Le duc d'Orléans, éperdu au milieu de cette émotion, accourt auprès du Roi, et sollicite de Sa Majesté une instruction juridique ; il offre de se constituer prisonnier, avec le chimiste Homberg, qui l'assistait dans ses opérations de chimie. Le Roi le reçoit avec une extrême froideur, et, sans donner à son neveu la satisfaction de lui montrer qu'il croit à son innocence, refuse l'ordre de le traduire en justice. Homberg se présente à la Bastille, demande à passer aux enquêtes et ne peut obtenir d'être écroué. Le prince, de son côté, persiste à offrir sa liberté comme gage de la réparation qu'il poursuit. Mais Madame et les amis de Son Altesse Royale lui remontrent le tort qu'il fait à sa dignité, en paraissant accorder quelque poids à des accusations outrageantes pour son honneur, et dont le bon sens devait bientôt démontrer la fausseté.

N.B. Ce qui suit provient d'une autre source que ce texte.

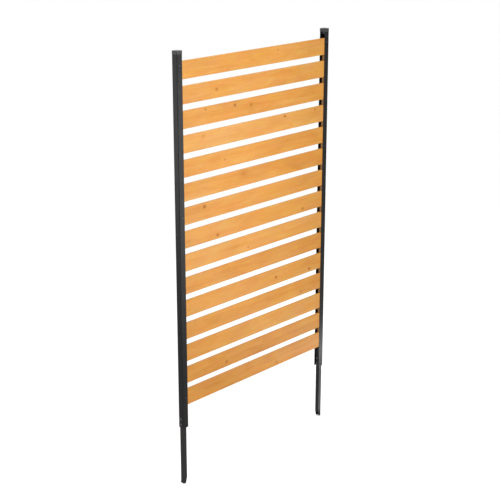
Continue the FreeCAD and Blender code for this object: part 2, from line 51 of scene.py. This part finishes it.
# ---------------------------------------------------------------------------
# Node-building helpers
# ---------------------------------------------------------------------------
class Tree:
    """A node tree with short calls for the nodes used here."""

    def __init__(self, tree):
        self.tree = tree

    def put(self, socket, value):
        if value is None:
            return
        if isinstance(value, bpy.types.NodeSocket):
            self.tree.links.new(value, socket)
        else:
            socket.default_value = value

    def new(self, kind, **props):
        node = self.tree.nodes.new(kind)
        for key, value in props.items():
            setattr(node, key, value)
        return node

    def math(self, op, a, b=None, c=None, clamp=False):
        node = self.new("ShaderNodeMath", operation=op, use_clamp=clamp)
        for socket, value in zip(node.inputs, (a, b, c)):
            self.put(socket, value)
        return node.outputs[0]

    def add(self, a, b):
        return self.math("ADD", a, b)

    def sub(self, a, b):
        return self.math("SUBTRACT", a, b)

    def mul(self, a, b):
        return self.math("MULTIPLY", a, b)

    def mad(self, a, b, c):
        return self.math("MULTIPLY_ADD", a, b, c)

    def vec(self, op, a, b=None, scale=None):
        node = self.new("ShaderNodeVectorMath", operation=op)
        self.put(node.inputs[0], a)
        self.put(node.inputs[1], b)
        if scale is not None:
            self.put(node.inputs["Scale"], scale)
        return node.outputs["Value"] if op in ("LENGTH", "DOT_PRODUCT", "DISTANCE") else node.outputs[0]

    def split(self, v):
        node = self.new("ShaderNodeSeparateXYZ")
        self.put(node.inputs[0], v)
        return node.outputs[0], node.outputs[1], node.outputs[2]

    def join(self, x, y, z):
        node = self.new("ShaderNodeCombineXYZ")
        for socket, value in zip(node.inputs, (x, y, z)):
            self.put(socket, value)
        return node.outputs[0]

    def noise(self, v, scale=1.0, detail=2.0, rough=0.5, distortion=0.0):
        node = self.new("ShaderNodeTexNoise", noise_dimensions="3D")
        self.put(node.inputs["Vector"], v)
        self.put(node.inputs["Scale"], scale)
        self.put(node.inputs["Detail"], detail)
        self.put(node.inputs["Roughness"], rough)
        self.put(node.inputs["Distortion"], distortion)
        return node.outputs["Fac"]

    def white(self, value):
        node = self.new("ShaderNodeTexWhiteNoise", noise_dimensions="1D")
        self.put(node.inputs["W"], value)
        return node.outputs["Value"]

    def cells(self, v, scale, feature="F1", rand=1.0):
        node = self.new("ShaderNodeTexVoronoi", feature=feature)
        self.put(node.inputs["Vector"], v)
        self.put(node.inputs["Scale"], scale)
        self.put(node.inputs["Randomness"], rand)
        return node.outputs["Distance"]

    def span(self, value, a, b, lo=0.0, hi=1.0, kind="SMOOTHSTEP"):
        node = self.new("ShaderNodeMapRange", interpolation_type=kind, clamp=True)
        for name, x in (("Value", value), ("From Min", a), ("From Max", b), ("To Min", lo), ("To Max", hi)):
            self.put(node.inputs[name], x)
        return node.outputs[0]

    def ramp(self, fac, stops, kind="LINEAR"):
        node = self.new("ShaderNodeValToRGB")
        node.color_ramp.interpolation = kind
        el = node.color_ramp.elements
        while len(el) < len(stops):
            el.new(0.5)
        for e, (at, colour) in zip(el, stops):
            e.position = at
            e.color = (*colour, 1.0)
        self.put(node.inputs[0], fac)
        return node.outputs[0]

    def mix(self, fac, a, b, blend="MIX"):
        node = self.new("ShaderNodeMix", data_type="RGBA", blend_type=blend, clamp_factor=True)
        self.put(node.inputs[0], fac)
        for socket, value in ((node.inputs[6], a), (node.inputs[7], b)):
            if isinstance(value, (tuple, list)):
                value = (*value[:3], 1.0)
            self.put(socket, value)
        return node.outputs[2]

    def bump(self, height, strength, distance, normal=None):
        node = self.new("ShaderNodeBump")
        self.put(node.inputs["Height"], height)
        node.inputs["Strength"].default_value = strength
        node.inputs["Distance"].default_value = distance
        self.put(node.inputs["Normal"], normal)
        return node.outputs[0]

    def group(self, tree, **values):
        node = self.new("ShaderNodeGroup")
        node.node_tree = tree
        for key, value in values.items():
            self.put(node.inputs[key], value)
        return node.outputs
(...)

L'énormité même de l'injustice à laquelle le prince était en butte lui suscita un défenseur, dont le témoignage ne pouvait être suspecté de partialité, à cause de l'attachement singulier qu'il avait eu pour le duc de Bourgogne. L'abbé Dubois, à l'occasion de la mort du Dauphin, avait écrit à M. de Cambrai, son ami, une lettre de condoléance, toute remplie des regrets que devait inspirer la perte de ce grand prince, et de l'amertume qu'il éprouvait personnellement, au sujet des soupçons que la passion faisait injustement peser sur le duc d'Orléans. Fénelon fut touché d'une erreur contre laquelle les faits protestaient d'eux-mêmes, et il eut le courage de se déclarer contre l'opinion générale. Le vertueux prélat essaya de ramener les esprits par un écrit où il démontra que la mort des princes de la famille royale n'était pas le résultat d'un empoisonnement, mais l'effet d'une cause naturelle, qui avait trompé les médecins, ce qui fut constaté par un examen plus attentif.

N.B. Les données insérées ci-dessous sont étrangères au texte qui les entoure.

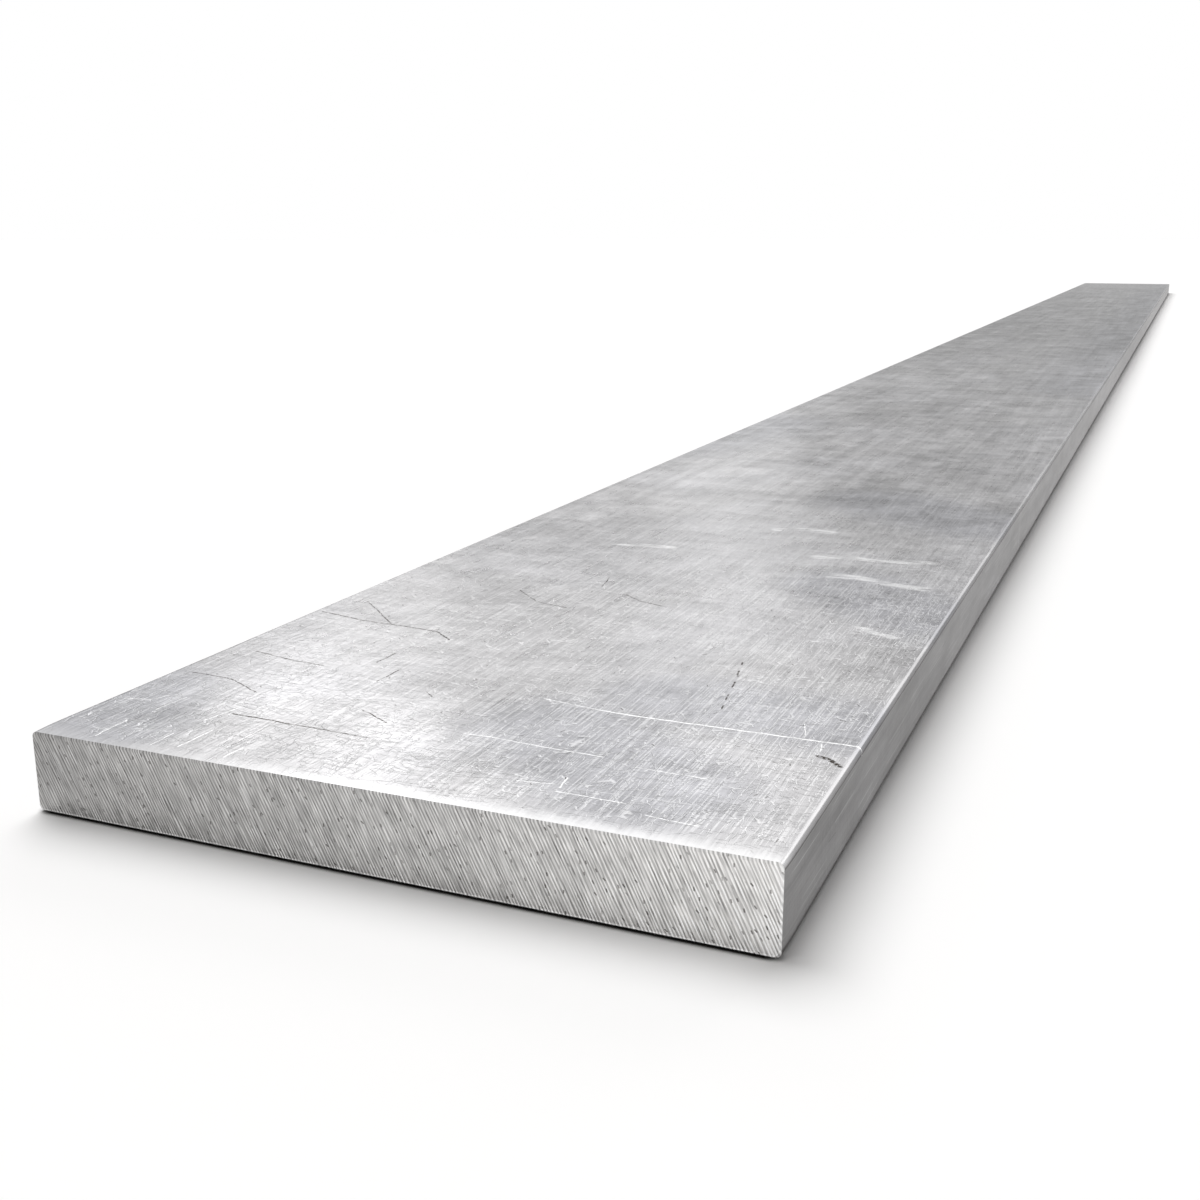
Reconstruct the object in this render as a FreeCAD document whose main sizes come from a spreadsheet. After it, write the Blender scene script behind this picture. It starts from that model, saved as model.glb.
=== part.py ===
"""Extruded aluminium flat bar, cut to length with a saw: one solid piece of stock.

The bar lies flat on its underside. Its length runs along Y and its width along X, and +Z is up.
The origin is the centre of the underside. The section is a rectangle whose four corners are
rounded by the extrusion die. Both ends are square saw cuts whose sharp rim has been broken with
a file, so that a narrow bevel runs right round each end face. Lengths are in millimetres.
"""

import FreeCAD, Part
import Sketcher

import math
import os

PARTS_FOLDER = "parts"
NODE = "flat_bar"

# The driving dimensions. Each is a cell of the spreadsheet: alias, millimetres, what it measures.
DRIVING_DIMENSIONS = [
    ("bar_length", 1600.0, "length over the two saw cuts"),
    ("bar_width", 90.0, "width of the section"),
    ("bar_thickness", 10.0, "thickness of the section"),
    ("corner_radius", 0.7, "radius that the die leaves on the four long corners"),
    ("end_bevel", 0.2, "setback of the filed bevel round each saw cut"),
]

# How a sketch names the two ends of an edge, its own axes and its origin, where the axes start.
START, END = 1, 2
AXIS_ACROSS, AXIS_UP = -1, -2
ORIGIN_POINT = (AXIS_ACROSS, START)

QUARTER_TURN = math.pi / 2

# Two lengths that differ by less than this are the same length, in millimetres.
SAME_LENGTH = 1e-6


def make_dimensions(doc):
    """The sheet of driving dimensions, with the name, value and note in columns A, B and C."""
    sheet = doc.addObject("Spreadsheet::Sheet", "Dimensions")
    for row, (alias, value, note) in enumerate(DRIVING_DIMENSIONS, start=1):
        sheet.set(f"A{row}", alias)
        sheet.set(f"B{row}", str(value))
        sheet.setAlias(f"B{row}", alias)
        sheet.set(f"C{row}", note)
    doc.recompute()
    return sheet


def origin_plane(body, role):
    """One of the body's own origin planes, such as XZ_Plane."""
    return next(plane for plane in body.Origin.OriginFeatures if plane.Role == role)


def draw_section(body, sheet):
    """The rounded rectangle across the bar, whose underside lies on the sketch's axis across.

    Four straight sides are joined by four equal arcs that meet them without a kink. The width,
    the thickness and the radius are named constraints, each bound to its cell.
    """
    section = body.newObject("Sketcher::SketchObject", "Section")
    section.AttachmentSupport = (origin_plane(body, "XZ_Plane"), "")
    section.MapMode = "FlatFace"

    # The sides and arcs are drawn in place, going round from the underside's left end.
    radius = sheet.corner_radius
    right = sheet.bar_width / 2
    left = -right
    top = sheet.bar_thickness
    underside = 0.0
    side_ends = [
        ((left + radius, underside), (right - radius, underside)),
        ((right, underside + radius), (right, top - radius)),
        ((right - radius, top), (left + radius, top)),
        ((left, top - radius), (left, underside + radius)),
    ]
    arc_centres = [
        (right - radius, underside + radius),
        (right - radius, top - radius),
        (left + radius, top - radius),
        (left + radius, underside + radius),
    ]
    sides, corners = [], []
    for turn, (ends, centre) in enumerate(zip(side_ends, arc_centres)):
        side = Part.LineSegment(*(FreeCAD.Vector(x, y, 0) for x, y in ends))
        circle = Part.Circle(FreeCAD.Vector(*centre, 0), FreeCAD.Vector(0, 0, 1), radius)
        arc_start = (turn - 1) * QUARTER_TURN
        arc = Part.ArcOfCircle(circle, arc_start, arc_start + QUARTER_TURN)
        sides.append(section.addGeometry(side, False))
        corners.append(section.addGeometry(arc, False))

    under_side, right_side, top_side, left_side = sides
    rules = []
    for turn in range(4):
        rules.append(("Tangent", sides[turn], END, corners[turn], START))
        rules.append(("Tangent", corners[turn], END, sides[(turn + 1) % 4], START))
    rules += [("Equal", corners[0], corner) for corner in corners[1:]]
    rules += [
        ("Vertical", right_side),
        ("Horizontal", top_side),
        ("Vertical", left_side),
        ("PointOnObject", under_side, START, AXIS_ACROSS),
        ("Symmetric", under_side, START, under_side, END, AXIS_UP),
    ]
    for rule in rules:
        section.addConstraint(Sketcher.Constraint(*rule))

    sizes = {
        "radius": ("Radius", corners[0], radius),
        "half_width": ("DistanceX", *ORIGIN_POINT, right_side, START, right),
        "thickness": ("DistanceY", *ORIGIN_POINT, top_side, START, top),
    }
    formulas = {
        "radius": "Dimensions.corner_radius",
        "half_width": "Dimensions.bar_width / 2",
        "thickness": "Dimensions.bar_thickness",
    }
    for name, size in sizes.items():
        index = section.addConstraint(Sketcher.Constraint(*size))
        section.renameConstraint(index, name)
        section.setExpression(f"Constraints.{name}", formulas[name])
    return section


def extrude(body, section):
    """The stock, run out by half its length to each side of the section."""
    stock = body.newObject("PartDesign::Pad", "Stock")
    stock.Profile = section
    stock.SideType = "Symmetric"
    stock.setExpression("Length", "Dimensions.bar_length")
    return stock


def saw_cut_rims(stock, sheet):
    """Names of the edges that bound the two end faces: those that lie wholly on a cut."""
    half_length = sheet.bar_length / 2

    def on_a_cut(edge):
        places = [vertex.Y for vertex in edge.Vertexes] + [edge.CenterOfMass.y]
        return all(abs(abs(y) - half_length) < SAME_LENGTH for y in places)

    edges = enumerate(stock.Shape.Edges, start=1)
    return [f"Edge{number}" for number, edge in edges if on_a_cut(edge)]


def file_the_rims(body, stock, sheet):
    """The bevel that takes the sharp edge off both saw cuts."""
    bevel = body.newObject("PartDesign::Chamfer", "FiledRims")
    bevel.Base = (stock, saw_cut_rims(stock, sheet))
    bevel.setExpression("Size", "Dimensions.end_bevel")
    return bevel


def make_flat_bar(doc, sheet):
    """The bar as a body: its section, the extruded stock and the filed rims of its cut ends."""
    body = doc.addObject("PartDesign::Body", "FlatBar")
    body.Label = NODE
    doc.recompute()
    section = draw_section(body, sheet)
    doc.recompute()
    stock = extrude(body, section)
    doc.recompute()
    file_the_rims(body, stock, sheet)
    doc.recompute()
    return body


def check_objects(doc):
    """Stops if the document holds an object that did not build."""
    for item in doc.Objects:
        failed = {"Invalid", "Error"} & set(item.State)
        if failed:
            raise RuntimeError(f"{item.Label} did not build: {sorted(failed)}")


def check_solid(body):
    """Stops unless the body is one valid, closed solid."""
    shape = body.Shape
    if shape.isNull() or not shape.isValid():
        raise RuntimeError(f"{body.Label} has no valid shape")
    if len(shape.Solids) != 1 or not shape.Solids[0].isClosed():
        raise RuntimeError(f"{body.Label} is not one closed solid")


def main():
    doc = FreeCAD.newDocument("flat_bar_model")
    sheet = make_dimensions(doc)
    bar = make_flat_bar(doc, sheet)
    check_objects(doc)
    check_solid(bar)
    os.makedirs(PARTS_FOLDER, exist_ok=True)
    bar.Shape.exportStep(os.path.join(PARTS_FOLDER, f"{bar.Label}.step"))
    box = bar.Shape.BoundBox
    print(f"{bar.Label}: {box.XLength:.3f} x {box.YLength:.3f} x {box.ZLength:.3f} mm")
    print(f"  volume {bar.Shape.Volume / 1000:.3f} cm3, faces {len(bar.Shape.Faces)}")


main()
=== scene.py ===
"""Looks of an extruded aluminium flat bar that lies on a pale studio floor.

The bar is one closed surface worked out with numpy: a rounded section carried along the length, with
eased and filed rims and a grid of saw marks at each end. Lengths in this file are in metres, unless a
name ends in _mm. The length runs along Y, the width along X, and the floor is at Z = 0.
"""

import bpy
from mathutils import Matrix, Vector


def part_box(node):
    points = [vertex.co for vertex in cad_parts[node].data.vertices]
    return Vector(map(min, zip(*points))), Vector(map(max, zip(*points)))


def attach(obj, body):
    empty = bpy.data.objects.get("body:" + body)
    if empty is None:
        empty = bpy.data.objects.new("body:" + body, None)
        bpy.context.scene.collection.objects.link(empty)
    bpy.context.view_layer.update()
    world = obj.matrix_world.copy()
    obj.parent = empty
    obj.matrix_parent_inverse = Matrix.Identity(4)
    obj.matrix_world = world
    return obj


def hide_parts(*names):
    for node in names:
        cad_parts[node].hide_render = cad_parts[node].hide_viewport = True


bl_info = {
    "name": "Aluminium Flat Bar",
    "version": (1, 0, 0),
    "blender": (4, 5, 0),
    "location": "3D View > Sidebar > Flat Bar",
    "description": "Builds a mill finish flat bar with sawn ends, and the studio it lies in",
    "category": "Add Mesh",
}

import math
from functools import partial

import bpy
import numpy as np
from bpy.props import FloatProperty, FloatVectorProperty, PointerProperty
from mathutils import Vector

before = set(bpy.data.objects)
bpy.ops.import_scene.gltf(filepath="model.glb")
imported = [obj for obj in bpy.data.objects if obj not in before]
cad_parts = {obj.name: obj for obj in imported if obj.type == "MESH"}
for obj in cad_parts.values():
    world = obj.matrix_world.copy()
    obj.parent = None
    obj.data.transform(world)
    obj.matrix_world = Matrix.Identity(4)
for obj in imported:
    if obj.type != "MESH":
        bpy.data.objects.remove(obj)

NODE = "flat_bar"
BODY = "root"

MM = 0.001

# The bar's own box gives its length, width and thickness.
BAR_LOW, BAR_HIGH = (np.array(corner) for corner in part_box(NODE))
BAR_WIDTH, BAR_LENGTH, BAR_THICKNESS = (float(side) for side in BAR_HIGH - BAR_LOW)
NEAR_CUT, FAR_CUT = -1, 1

# The saw's teeth ran down to the right, at this many degrees from level.
SAW_LEAN = 64
# How far apart the ridges that they left are. The finest real ones are closer, and these are drawn as
# coarse as they need to be to show.
RIDGE_PITCH_MM = 0.37

# Cells of the mesh. A side of the section runs from the middle of one corner to the middle of the
# next, so it has half an arc, a flat and half an arc. All counts are even, because the bar's long
# faces use every second point of the ends.
ARC_CELLS = 6
GROOVE_CELLS = 4
WIDTH_CELLS = 500
THICKNESS_CELLS = 36
GROOVE_WIDTH = 0.3 * MM
DIE_LINE_WIDTH = 1.3 * MM
# Rings of the long faces, counted from a cut to the middle of the bar.
HALF_RINGS = 28
# Edges where the surface turns by more degrees than this stay sharp.
SHARP_ANGLE = 32

# The bar's own map, from 0 to 1 both ways. The two cuts lie along its top, and below them lie the
# bar's two halves side by side, each with a margin on its left and at its foot.
CUT_SIZE_ON_MAP = (0.98, 0.07)
NEAR_CUT_V, FAR_CUT_V = 0.845, 0.925
HALF_SIZE_ON_MAP = (0.48, 0.82)
MARGIN_ON_MAP = (0.01, 0.005)

# The camera's place, in bar widths from the foot of the near cut's middle, and how many degrees it
# looks down and to the left.
CAMERA_PLACE = (0.8279, -1.2641, 0.7305)
CAMERA_DIP, CAMERA_TURN = 14.848, 22.831
FLOOR_SIDES = 96


def linear_colour(hex_code):
    """An sRGB hex colour such as A8A9AC as linear red, green and blue.

    A share up to 0.04045 is divided by 12.92. Above that it is raised to 2.4, after 0.055 is added
    and the sum divided by 1.055.
    """
    shares = [int(hex_code[i : i + 2], 16) / 255 for i in (0, 2, 4)]
    return tuple(s / 12.92 if s <= 0.04045 else ((s + 0.055) / 1.055) ** 2.4 for s in shares)


# ---- settings ----


def length_setting(name, description, default_mm, most_mm):
    """A length property of a few millimetres at most."""
    return FloatProperty(
        name=name,
        description=description,
        default=default_mm * MM,
        min=0.0,
        max=most_mm * MM,
        precision=5,
        unit="LENGTH",
    )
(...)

En effet, la maladie, sur laquelle on s'était d'abord mépris, continuant de sévir, fit à la cour et à la ville de nombreuses victimes ; elle fut mieux étudiée, et reconnue pour une rougeole pourprée. On pouvait penser que des faits aussi bien démontrés auraient dû amener l'évidence, et que la justification du duc d'Orléans ressortait de leur ensemble ; mais on verra bientôt que si le ressentiment populaire fut désarmé, la calomnie ne fut pas réduite au silence.

 

 

 



[1] Marie-Louise-Elisabeth d'Orléans, née le 20 août 1698. La princesse était alors âgée de quatorze ans, et le duc de Berry, né le 31 août 1686, de vingt-trois ans. — Le mariage fut célébré l'année suivante.

[2] Louise-Françoise de Bourbon, Mademoiselle de Nantes, fille légitimée de Madame de Montespan, et sœur de la duchesse d'Orléans, née le 17 septembre 1672, mariée à Louis, prince de Bourbon, nommé Monsieur le Duc.

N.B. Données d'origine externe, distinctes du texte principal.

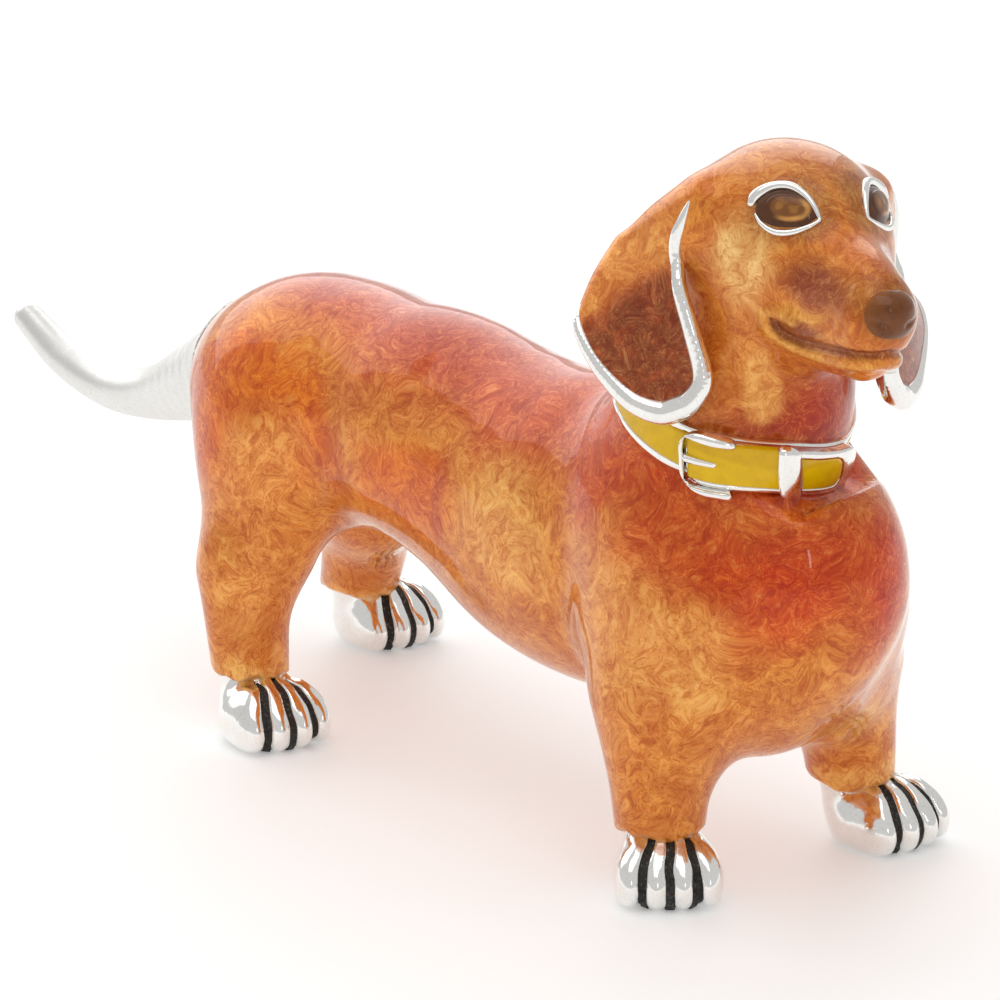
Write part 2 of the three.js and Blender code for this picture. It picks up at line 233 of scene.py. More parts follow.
def surface(form, low, high, cell):
    """Points, faces and normals of the form's surface, by surface nets drawn on to the true surface."""
    cell = cell * COARSE
    low = np.array(low, float)
    n = np.ceil((np.array(high) - low) / cell).astype(int) + 1
    axes = [low[i] + cell * np.arange(n[i]) for i in range(3)]
    grid = np.stack(np.meshgrid(*axes, indexing="ij"), -1).reshape(-1, 3)
    value = form(grid).reshape(n)
    inside = value < 0
    count = np.zeros(n - 1, int)
    for dx in (0, 1):
        for dy in (0, 1):
            for dz in (0, 1):
                count += inside[dx:n[0] - 1 + dx, dy:n[1] - 1 + dy, dz:n[2] - 1 + dz]
    active = (count > 0) & (count < 8)
    index = -np.ones(n - 1, int)
    index[active] = np.arange(active.sum())
    cells = np.argwhere(active)
    total = np.zeros((len(cells), 3))
    hits = np.zeros(len(cells))
    for axis in range(3):
        step = np.eye(3, dtype=int)[axis]
        others = [k for k in range(3) if k != axis]
        for a in (0, 1):
            for b in (0, 1):
                corner = np.zeros(3, int)
                corner[others[0]] = a
                corner[others[1]] = b
                start = cells + corner
                end = start + step
                v0 = value[tuple(start.T)]
                v1 = value[tuple(end.T)]
                crosses = (v0 < 0) != (v1 < 0)
                t = np.where(crosses, v0 / (v0 - v1 + 1e-30), 0)
                place = start + t[:, None] * step
                total[crosses] += place[crosses]
                hits[crosses] += 1
    points = low + cell * total / hits[:, None]
    faces = []
    for axis in range(3):
        o1, o2 = [(1, 2), (2, 0), (0, 1)][axis]
        first = [slice(1, n[k] - 1) for k in range(3)]
        first[axis] = slice(0, n[axis] - 1)
        second = list(first)
        second[axis] = slice(1, n[axis])
        v0 = inside[tuple(first)]
        v1 = inside[tuple(second)]
        crosses = v0 != v1
        at = np.argwhere(crosses) + np.array([0 if k == axis else 1 for k in range(3)])
        u = np.eye(3, dtype=int)[o1]
        w = np.eye(3, dtype=int)[o2]
        corners = [at - u - w, at - w, at, at - u]
        quad = np.stack([index[tuple(c.T)] for c in corners], -1)
        faces.append(np.where(v0[crosses][:, None], quad, quad[:, ::-1]))
    faces = np.concatenate(faces)
    for _ in range(2):
        d = form(points)
        g = slope(form, points, cell * 0.1)
        reach = np.clip(d / np.maximum((g * g).sum(-1), 0.2), -cell, cell)
        points = points - reach[:, None] * g
    g = slope(form, points, cell * 0.15)
    normals = g / (np.linalg.norm(g, axis=1)[:, None] + 1e-12)
    return points, faces, normals


# ---- The body, limb by limb ----
RIBCAGE = [(18.0, 0.5, 18.8), (9.3, 8.6, 11.2)]
TRUNK_ELLIPSOIDS = [
    [(22.6, 0.6, 20.2), (6.2, 6.2, 7.3)],  # forechest
    [(5, 0, 18.8), (17, 8.2, 9.8)],  # ribs
    [(-11.5, 0, 21.5), (15, 7.5, 7.8)],  # loin
    [(-23, -0.2, 21.2), (10.3, 8.7, 7.9)],  # rump
    [(-22.6, -6, 15.7), (5.2, 3.5, 6.5)],  # right thigh
    [(-26.5, 6, 15.5), (5.6, 3.6, 7)],  # left thigh
    [(17.5, -5.6, 16), (6, 3.9, 7.5)],  # right shoulder
    [(18.6, 6, 16), (5.6, 3.8, 7.5)],  # left shoulder
]
TRUNK_LIMBS = [
    [(-22.9, -7.6, 10.4), (-21.5, -8.2, 4.2), 3.0, 2.55],
    [(-28.5, 7.4, 11), (-31.5, 8.6, 4.2), 3.2, 2.7],
    [(17.8, -6.4, 12), (17.6, -6.2, 4.5), 3.7, 2.85],
    [(18.4, 8, 12), (18.2, 9, 4.5), 3.5, 2.8],
    [(14.5, 0, 24), (18.2, -0.4, 33), 7.6, 6.2],  # root of the neck
]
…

[3] L'abbé Dubois était affecté dès ce temps-là d'une grave maladie de vessie, qui se compliqua par la suite, et fut pour lui une source de souffrances continuelles et la cause de sa mort. Elle l'astreignait à faire un usage régulier de certaines eaux minérales, et à suivre un régime sévère qui s'accordait d'ailleurs avec sa sobriété naturelle.

[4] Un document déjà imprimé contredit manifestement les suppositions outrageuses avancées contre Dubois. C'est une lettre de Fénelon, archevêque de Cambrai, datée du 14 octobre 1711, dans laquelle l'illustre et vertueux prélat déclare que l'abbé est son ami depuis un grand nombre d'années, et loue son mérite en termes qui prouvent qu'il en faisait le plus grand cas.

[5] Louis Dauphin, nommé Monseigneur, né le 1er novembre 1661, marié le 8 mars 1680, à Marie-Anne-Christine-Victoire de Bavière, décédée le 20 avril 1690. Il eut trois fils : le duc de Bourgogne, le duc d'Anjou, roi d'Espagne et le duc de Berry. Après sa mort, le duc de Bourgogne prit le titre de Dauphin.

[6] Marie-Adélaïde de Savoie avait épousé Louis, duc de Bourgogne, en septembre 1699 ; elle était sœur de la reine d'Espagne.